LeVar Burton became a star overnight, and his unusual name should not go unnoticed. It was the first major instance of African-American differences in naming permeating white America. Nor was it coincidence that LeVar Burton ended up as a regular on Star Trek: The Next Generation. Two television phenomena, one historical, one set in the future, changed the way America deals with names. In recent times, people under 45 seem very comfortable with all sorts of odd names. Interestingly enough, most of my students have no sense that Herb is a conventional name centuries old. To them it’s sort of new and cool.

That said, SF was kind enough to give me one more gift when it comes to names.
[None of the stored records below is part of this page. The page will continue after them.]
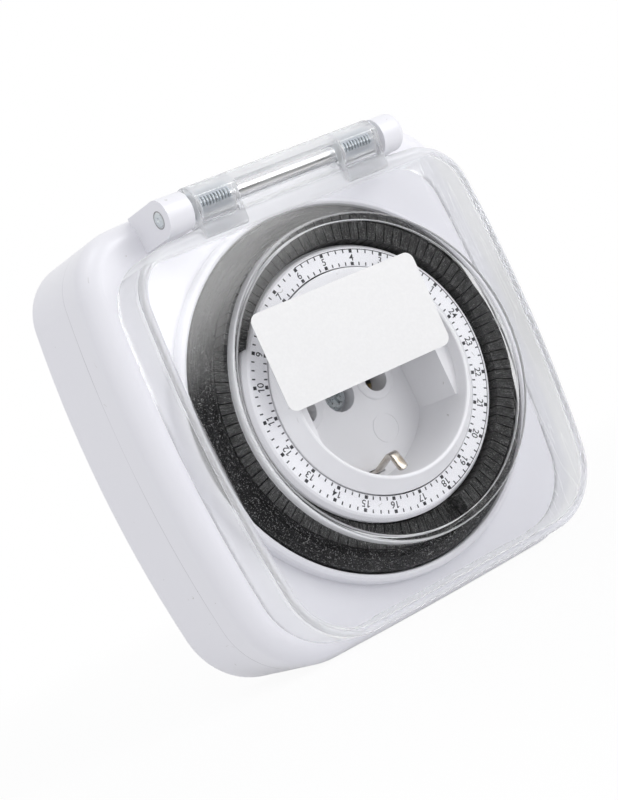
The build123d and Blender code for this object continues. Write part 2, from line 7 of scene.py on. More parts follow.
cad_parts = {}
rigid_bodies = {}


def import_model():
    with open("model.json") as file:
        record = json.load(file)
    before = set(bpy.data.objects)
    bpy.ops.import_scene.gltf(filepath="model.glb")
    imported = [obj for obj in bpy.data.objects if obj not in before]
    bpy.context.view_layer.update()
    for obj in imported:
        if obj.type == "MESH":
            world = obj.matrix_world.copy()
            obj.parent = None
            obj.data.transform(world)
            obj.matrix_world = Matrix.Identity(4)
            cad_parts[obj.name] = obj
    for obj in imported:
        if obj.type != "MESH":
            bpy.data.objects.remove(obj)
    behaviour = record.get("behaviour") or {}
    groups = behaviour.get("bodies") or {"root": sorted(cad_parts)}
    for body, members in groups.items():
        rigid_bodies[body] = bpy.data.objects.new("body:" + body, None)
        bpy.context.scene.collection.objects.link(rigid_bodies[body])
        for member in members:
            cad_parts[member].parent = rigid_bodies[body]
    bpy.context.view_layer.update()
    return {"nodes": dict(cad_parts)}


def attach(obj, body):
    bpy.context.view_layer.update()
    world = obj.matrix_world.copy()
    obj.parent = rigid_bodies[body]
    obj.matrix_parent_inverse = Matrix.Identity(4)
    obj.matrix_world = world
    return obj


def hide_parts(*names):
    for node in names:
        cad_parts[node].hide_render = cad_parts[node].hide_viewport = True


for old in list(bpy.data.objects):
    bpy.data.objects.remove(old)
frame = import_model()
nodes = frame["nodes"]
scene = bpy.context.scene
scene.view_settings.view_transform = "Standard"
print("frame loaded:", len(nodes), "nodes")

mm = 0.001


# object helpers
def addObject(name, data):
    piece = bpy.data.objects.new(name, data)
    scene.collection.objects.link(piece)
    return piece


def newMesh(name, shape, material=None):
    mesh = bpy.data.meshes.new(name)
    shape.to_mesh(mesh)
    shape.free()
    if material:
        mesh.materials.append(material)
    return mesh


def finalMesh(piece):
    # the mesh as curves and modifiers leave it
    bpy.context.view_layer.update()
    return bpy.data.meshes.new_from_object(piece.evaluated_get(bpy.context.evaluated_depsgraph_get()))


# camera
camera = {
    "place": (-0.2123, -0.3774, 0.0013),
    "right": (0.7746, -0.4705, -0.4227),
    "up": (0.3606, -0.2205, 0.9063),
    "forward": (0.5196, 0.8544, 0.0011),
    "lens": 86.31,
}


def addCamera(settings):
    data = bpy.data.cameras.new("camera")
    data.lens = settings["lens"]
    data.sensor_width = 36.0
    data.clip_start = 0.01
    data.clip_end = 20.0
    eye = addObject("camera", data)
    right, up, forward = (Vector(settings[k]) for k in ("right", "up", "forward"))
    turn = Matrix((right, up, -forward)).transposed().to_4x4()
    eye.matrix_world = Matrix.Translation(settings["place"]) @ turn
    scene.camera = eye


addCamera(camera)
print("camera set")


# node helpers
def put(tree, kind, **settings):
    node = tree.nodes.new(kind)
    for name, value in settings.items():
        setattr(node, name, value)
    return node


def feed(tree, node, **values):
    # sockets by name with spaces written as _, a socket is linked and a number is set
    for name, value in values.items():
        socket = node.inputs[int(name[1:])] if name[1:].isdigit() else node.inputs[name.replace("_", " ")]
        if isinstance(value, bpy.types.NodeSocket):
            tree.links.new(value, socket)
        else:
            socket.default_value = value
    return node


def calc(tree, operation, a, b=0.0):
    return feed(tree, put(tree, "ShaderNodeMath", operation=operation), _0=a, _1=b).outputs[0]


def ramp(tree, value, low, high, outLow=0.0, outHigh=1.0, smooth=True):
    node = put(tree, "ShaderNodeMapRange", interpolation_type="SMOOTHSTEP" if smooth else "LINEAR")
    feed(tree, node, Value=value, From_Min=low, From_Max=high, To_Min=outLow, To_Max=outHigh)
    return node.outputs[0]


def mixColor(tree, factor, first, second):
    node = put(tree, "ShaderNodeMix", data_type="RGBA")
    return feed(tree, node, _0=factor, _6=first, _7=second).outputs[2]


def coords(tree, kind="Object"):
    return put(tree, "ShaderNodeTexCoord").outputs[kind]


def apart(tree, whole):
    # X, Y and Z of a vector
    return feed(tree, put(tree, "ShaderNodeSeparateXYZ"), Vector=whole).outputs


def vector(tree, **parts):
    return feed(tree, put(tree, "ShaderNodeCombineXYZ"), **parts).outputs[0]


def length(tree, whole):
    node = put(tree, "ShaderNodeVectorMath", operation="LENGTH")
    return feed(tree, node, _0=whole).outputs["Value"]


def noise(tree, spot, scale, detail=2.0, roughness=0.5):
    node = put(tree, "ShaderNodeTexNoise")
    return feed(tree, node, Vector=spot, Scale=scale, Detail=detail, Roughness=roughness).outputs[0]


def times(tree, a, b):
    return calc(tree, "MULTIPLY", a, b)


def most(tree, a, b):
    return calc(tree, "MAXIMUM", a, b)


def above(tree, a, b):
    return calc(tree, "GREATER_THAN", a, b)


def mixShader(tree, factor, first, second):
    node = put(tree, "ShaderNodeMixShader")
    return feed(tree, node, _0=factor, _1=first, _2=second).outputs[0]


# studio
studio = {
    "floorZ": -0.0473,
    "floorRadius": 0.55,
    "floorColor": (0.86, 0.86, 0.87),
    "shadowShare": 0.06,
    "shadowReach": (0.12, 0.3),  # the floor's shadow fades between these
    "ambient": (0.69, 0.69, 0.71),
    "backdrop": 1.0,  # white behind the object
    "around": 0.86,  # sides of the light tent
    "room": 0.05,  # dark room in front
    "roomThrough": 0.62,  # the same seen along crooked ways through clear parts
    "bends": 6.5,  # a way through more clear faces than this is crooked
    "mirrors": 1.5,  # and so is one mirrored more often than this
    "panelGlow": 4.2,  # soft panel in front, high
    "panelTilt": (-0.55, 0.0, 1.0),  # its lower edge leans
    "panelEdge": (-0.236, -0.192),
    "panelSide": (0.22, 0.36),  # it stands to the right
    "roomEnd": (-0.76, -0.50),  # the room gives way to the tent here, along Y
    "tentEnd": (-0.1, 0.3),  # and the tent to the backdrop
}


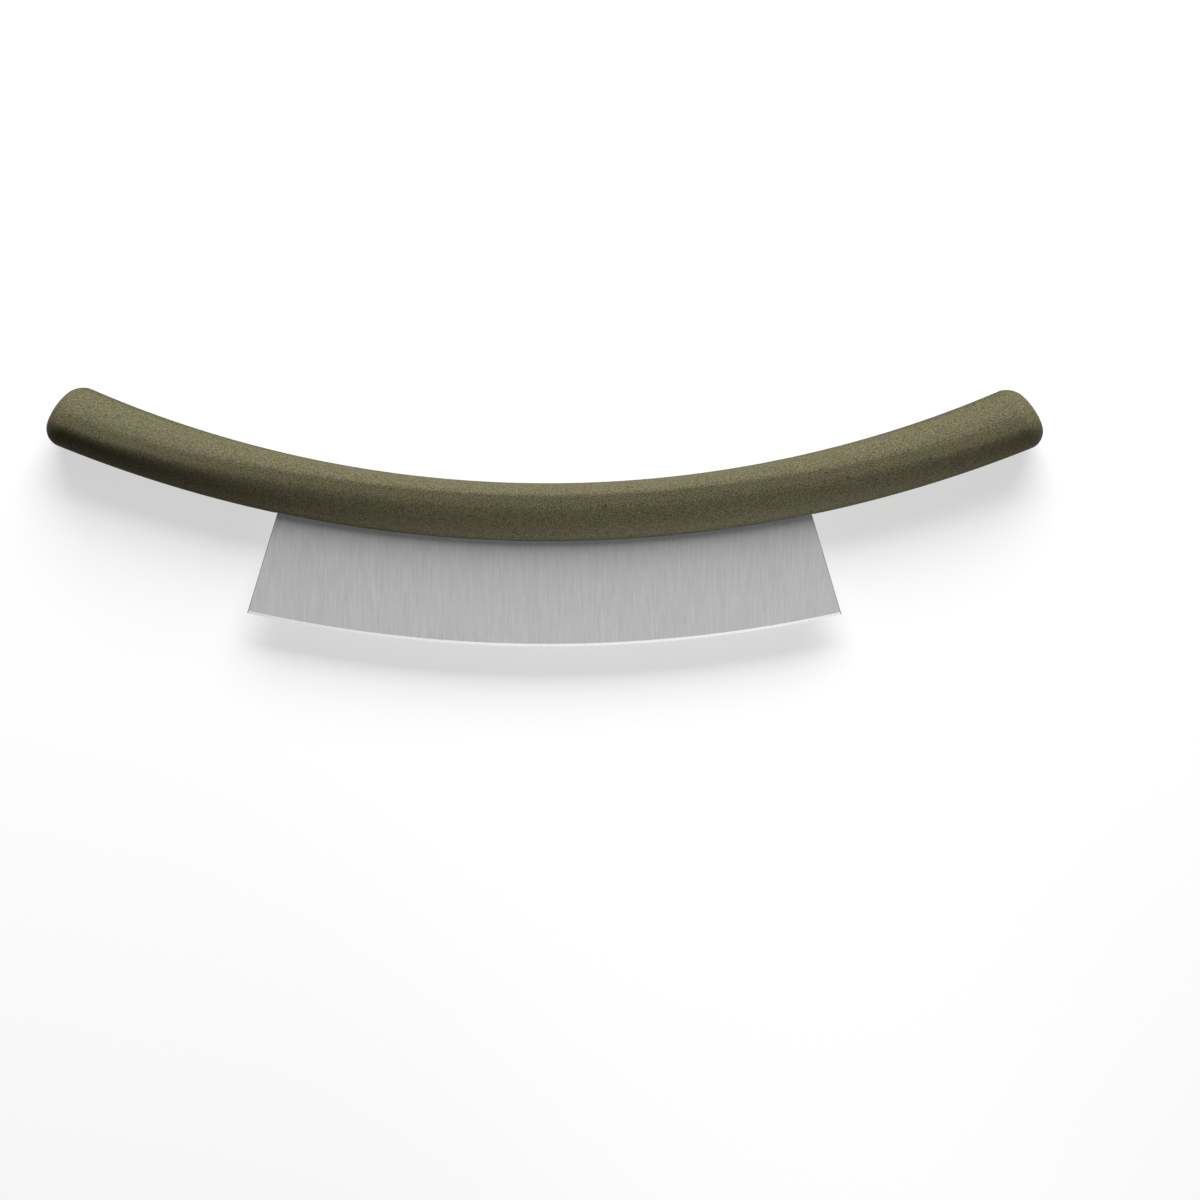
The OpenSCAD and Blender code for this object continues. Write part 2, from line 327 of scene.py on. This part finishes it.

In 2015, Universal Pictures created a pretty cool Herb, Herb Overkill in the movie Minions, voiced by Jon Hamm. This Herb is a mad inventor with 60’s rock star appearance and chic, and married to a supervillainness voiced by Sandra Bullock. Now that’s a genre namesake I’m happy to have.

Now how about we give it a rest? No more Herbs.

Oh, wait. Canada just legalized marijuana, and I live on the border of Canada. And herb is a euphemism for marijuana. And I’m Dr. Herb. Why didn’t I trademark that phrase?